COVID-19

Dated May 6, 2020; last modified on Mon, 05 Sep 2022

Contact Tracing

“Apps” in this context means contact tracing apps released by public health authorities to do contact tracing. The APIs are limited to them.

Big Picture

Release APIs to enable apps to interoperate between Android and iOS devices. Bluetooth-based contact tracing baked into Android and iOS, such that no app is needed for broadcasting/listening. This ensures broad adoption, but will be on an opt-in basis.

Interesting debate for privacy, ethics and public health. Public health officials have a duty to warn, but patients risk stigma.

If you know you have COVID-19 but opt-out, what does that make you?

How It Works

Users must opt in. Via Bluetooth, devices regularly broadcast and listen to random identifiers (beacons). The beacons change every 10-20 minutes. If a user is diagnosed with COVID-19, they report this on the app, and consent to their most recent beacons going into the [central] positive diagnosis list.

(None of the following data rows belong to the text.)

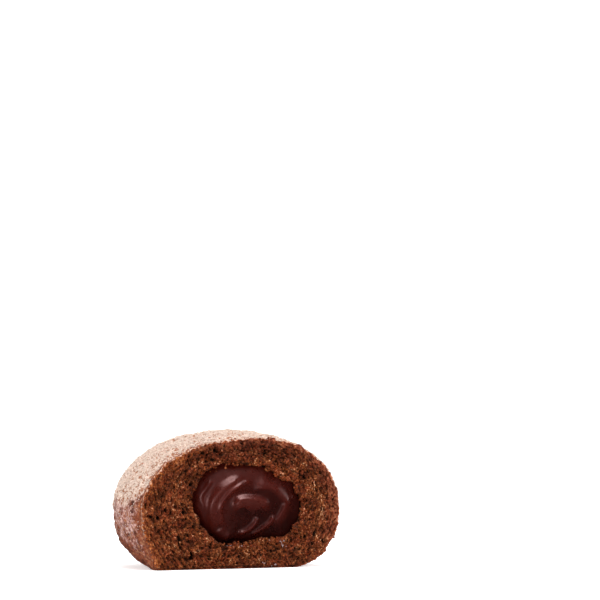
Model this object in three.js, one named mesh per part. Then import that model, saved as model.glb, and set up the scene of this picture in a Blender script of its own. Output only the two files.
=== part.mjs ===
// A chocolate-filled doughnut hole, cut open.
//
// A doughnut hole is a small ball of dough, fried until it has a thin brown crust. This one
// is chocolate dough. It rests on the underside that frying and cooling have flattened, and
// a knife has taken off its front, so that the crumb and a pocket of chocolate cream show.
//
// Millimetres, +Z up. The cut face looks along -Y, and +X is to the right of it. The shapes
// are worked out about the middle of the uncut ball. The finished group is then moved so
// that its origin is at the middle of the bottom of the whole part.

import * as THREE from "three";

// The uncut ball
const HALF_WIDTH = 23.3;
const HALF_DEPTH = 24.4;
const TOP = 28.4; // height of the crown
const WAIST = 12.1; // height of the widest section
const PLAN_POWER = 2.15; // 2 is an ellipse in plan, more is squarer
const SIDE_POWER = 3; // the same, for the profile from the side

// The cut
const CUT = 6.4; // from the ball's middle forward to the cut face
const PINCH_TOP = 0.088; // share of its height that the crust is drawn in by at the cut
const PINCH_SIDE = 0.015; // the same, for its width
const PINCH_REACH = 3.5; // how far behind the cut that goes
const LEAN = 3; // the crown stands this far right of the middle at the cut
const LEAN_REACH = 5; // and returns to the middle over this distance
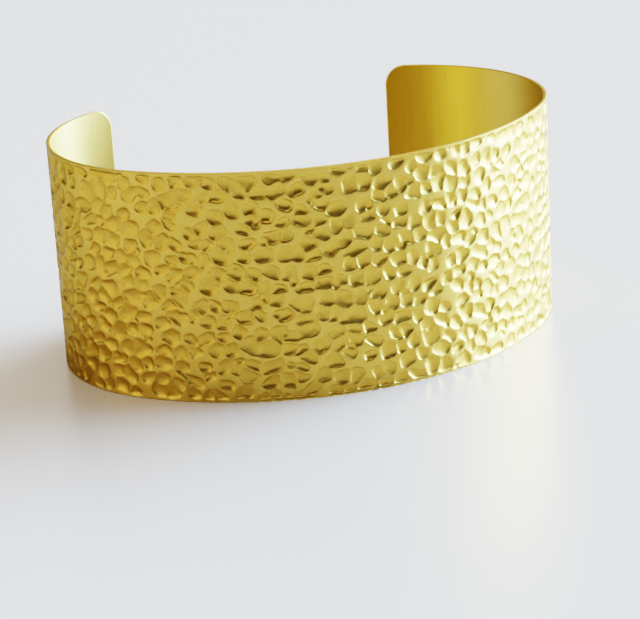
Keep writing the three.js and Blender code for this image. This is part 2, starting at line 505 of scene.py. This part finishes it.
# Soft daylight in a dim room: a bright side on the right, a ceiling, a paler backdrop, and a
# faint glow on the left from behind the camera
light = {
    "everywhere": 0.07,
    "everywhereColour": "#fff6ea",
    "sides": [  # (to the right, to the back, up) as the camera sees it, from and to cosine,
        # strength and colour
        ((1.0, 0.5, 0.08), 0.69, 0.99, 84.0, "#accfff"),
        ((0.0, 0.0, 1.0), 0.62, 1.0, 2.6, "#fff8ee"),
        ((0.5, 1.0, 0.3), 0.3, 0.95, 1.1, "#fffaf2"),
        ((-1.0, -0.5, 0.4), 0.74, 0.98, 1.4, "#fff3e0"),
    ],
}
camera = {
    "azimuth": -21.42,
    "elevation": 18.96,
    "distance": 349.6,
    "roll": -3.334,
    "aimRight": 2.52,
    "aimUp": 1.48,
    "aimBack": 7.45,         # the aim is this far behind the middle of the cuff
    "focalPixels": 2400,
    "imageWidth": 640,
    "sensorWidth": 36,
    "nearest": 10,
}


# The directions to the camera's right, up and back towards it
def viewAxes():
    azimuth, elevation = math.radians(camera["azimuth"]), math.radians(camera["elevation"])
    back = Vector((math.sin(azimuth) * math.cos(elevation),
                   -math.cos(azimuth) * math.cos(elevation), math.sin(elevation)))
    right = (-back).cross(Vector((0, 0, 1))).normalized()
    return right, right.cross(-back), back


def placeCamera():
    right, up, back = viewAxes()
    aim = right * camera["aimRight"] + up * camera["aimUp"] + Vector((0, camera["aimBack"], 0))
    roll = math.radians(camera["roll"])
    rolledRight = math.cos(roll) * right + math.sin(roll) * up
    rolledUp = -math.sin(roll) * right + math.cos(roll) * up
    data = bpy.data.cameras.new("camera")
    data.sensor_width = camera["sensorWidth"]
    data.lens = camera["focalPixels"] / camera["imageWidth"] * camera["sensorWidth"]
    data.clip_start = camera["nearest"] * mm
    cameraObject = bpy.data.objects.new("camera", data)
    bpy.context.scene.collection.objects.link(cameraObject)
    turn = Matrix((rolledRight, rolledUp, back)).transposed().to_4x4()
    cameraObject.matrix_world = Matrix.Translation((aim + back * camera["distance"]) * mm) @ turn
    bpy.context.scene.camera = cameraObject


# A world of broad soft lights, each strongest round its own direction
def lightRoom():
    world = bpy.data.worlds.new("room")
    world.use_nodes = True
    tree = world.node_tree
    tree.nodes.clear()
    right, up, back = viewAxes()
    away = Vector((-back.x, -back.y, 0)).normalized()
    direction = addNode(tree, "ShaderNodeTexCoord").outputs["Generated"]
    base = linearColour(light["everywhereColour"])
    total = None
    for (toRight, toBack, toUp), low, high, strength, colour in light["sides"]:
        axis = (right * toRight + away * toBack + Vector((0, 0, toUp))).normalized()
        cosine = addNode(tree, "ShaderNodeVectorMath", operation="DOT_PRODUCT")
        tree.links.new(direction, cosine.inputs[0])
        cosine.inputs[1].default_value = axis
        side = addNode(tree, "ShaderNodeMapRange",
                       {"From Min": low, "From Max": high, "To Min": 0.0, "To Max": strength},
                       {"Value": cosine.outputs["Value"]}, interpolation_type="SMOOTHSTEP")
        adding = addNode(tree, "ShaderNodeVectorMath", operation="MULTIPLY_ADD")
        adding.inputs[0].default_value = linearColour(colour)[:3]
        tree.links.new(side.outputs["Result"], adding.inputs[1])
        if total:
            tree.links.new(total, adding.inputs[2])
        else:
            adding.inputs[2].default_value = [c * light["everywhere"] for c in base[:3]]
        total = adding.outputs["Vector"]
    background = addNode(tree, "ShaderNodeBackground", links={"Color": total})
    addNode(tree, "ShaderNodeOutputWorld", links={"Surface": background.outputs["Background"]})
    bpy.context.scene.world = world


placeCamera()
lightRoom()
bpy.context.scene.view_settings.view_transform = "Filmic"
bpy.context.scene.view_settings.look = "High Contrast"
print("camera and light placed")
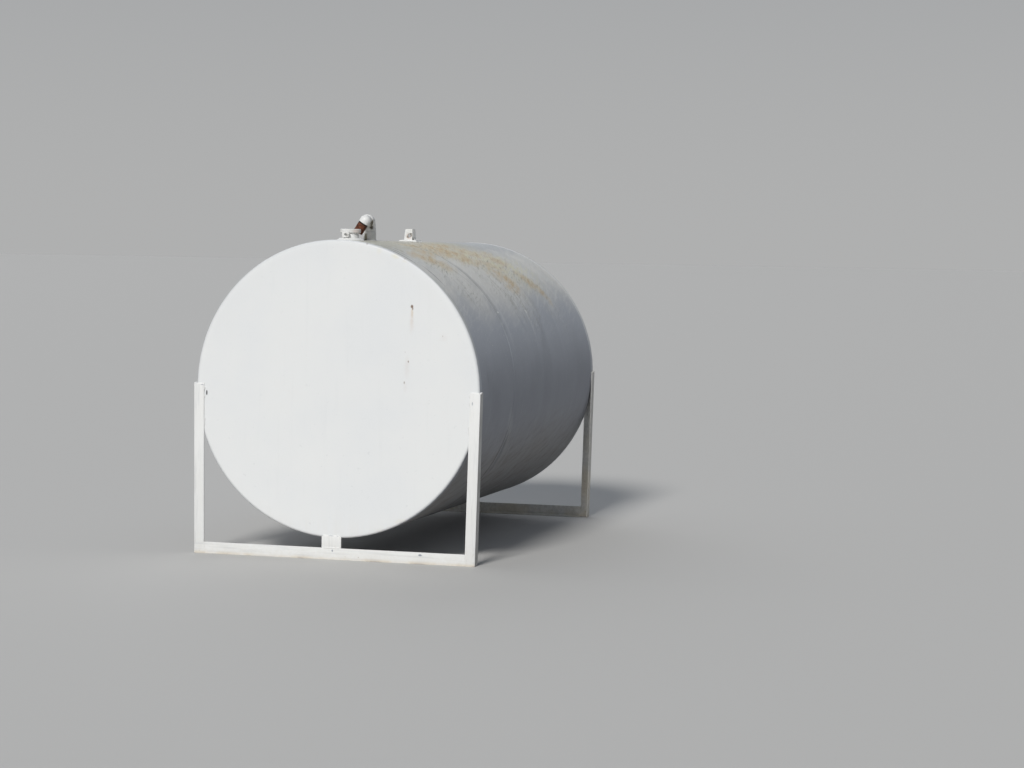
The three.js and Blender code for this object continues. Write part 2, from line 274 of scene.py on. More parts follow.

This list is touted to be privacy preserving and opaque to Apple and Google. Don’t know how yet, but probably something to do with differential privacy.

Each device stores the received identifiers. At least once a day, the device downloads the positive diagnosis list and notifies the user of any exposure. Exposure is calculated from time spent within range of an infected person. The beacons’s Bluetooth signal strength is an okay estimate for proximity.

There are edge-cases in the tradeoff between privacy and health. For example, if the app knows that the user has only been in contact with one person, and therefore the user can pretty much determine who gave them COVID-19, then what?

One of the privacy arguments is that the exposure notification system will be disabled on a regional basis when it’s no longer needed. Okay, I’ll bite. If the system is all positive and privacy-preserving, why ever turn it off? Server costs? Battery life?

Did it work?

Mostly no. Adoption rates have been lower than the recommended +60%. The decentralized model also makes it hard to analyze how many false positives and false negatives were encountered.

South Korea flattened its COVID-19 curve in 20 days. However, their approach is more privacy invasive, e.g. an app that alerts users if they’re within 100m of a place visited by a confirmed COVID-19 patient based on data released by the KCDC. Inbound travellers must also download an app and report health conditions for 14 days. Google Timeline on Google Maps was also found useful for contact tracing.

Public Policy and Politics

Australia closed its borders, and limited intrastate travel. South Australia piloted a home-based quarantine app that has impromptu prompts. Victoria imposed a curfew and suspended its parliament. New South Wales used the military to enforce lockdowns. Sydney and Melbourne have banned anti-lockdown protests. However, Australia did a subpar job of acquiring and distributing vaccines. That said, while the US has 194/100k deaths, Australia has 4/100k deaths. Given that COVID-19 is now considered an endemic rather than a temporary pandemic, will Australia’s limitations be lifted?

References

  1. Apple and Google partner on COVID-19 contact tracing technology. www.apple.com . www.blog.google .
  2. Contact tracing. en.wikipedia.org .
  3. Exposure Notification | Frequently Asked Questions. covid19-static.cdn-apple.com . www.blog.google .
  4. Exposure Notification - Bluetooth Specification. covid19-static.cdn-apple.com . www.blog.google .
  5. Exposure Notification - Cryptography Specification. covid19-static.cdn-apple.com . www.blog.google .
  6. Exposure Notification API. developer.apple.com . www.blog.google .
  7. Coronavirus: The great contact-tracing apps mystery. Rory Cellan-Jones; Leo Kelion. www.bbc.com . Jul 22, 2020.
  8. How Korea responded to a pandemic using ICT: Flattening the curve on COVID-19. www.moef.go.kr . May 11, 2020.
  9. Is Pandemic Australia Still a Liberal Democracy? Conor Friedersdorf. www.theatlantic.com . news.ycombinator.com . Sep 2, 2021. Accessed Sep 2, 2021.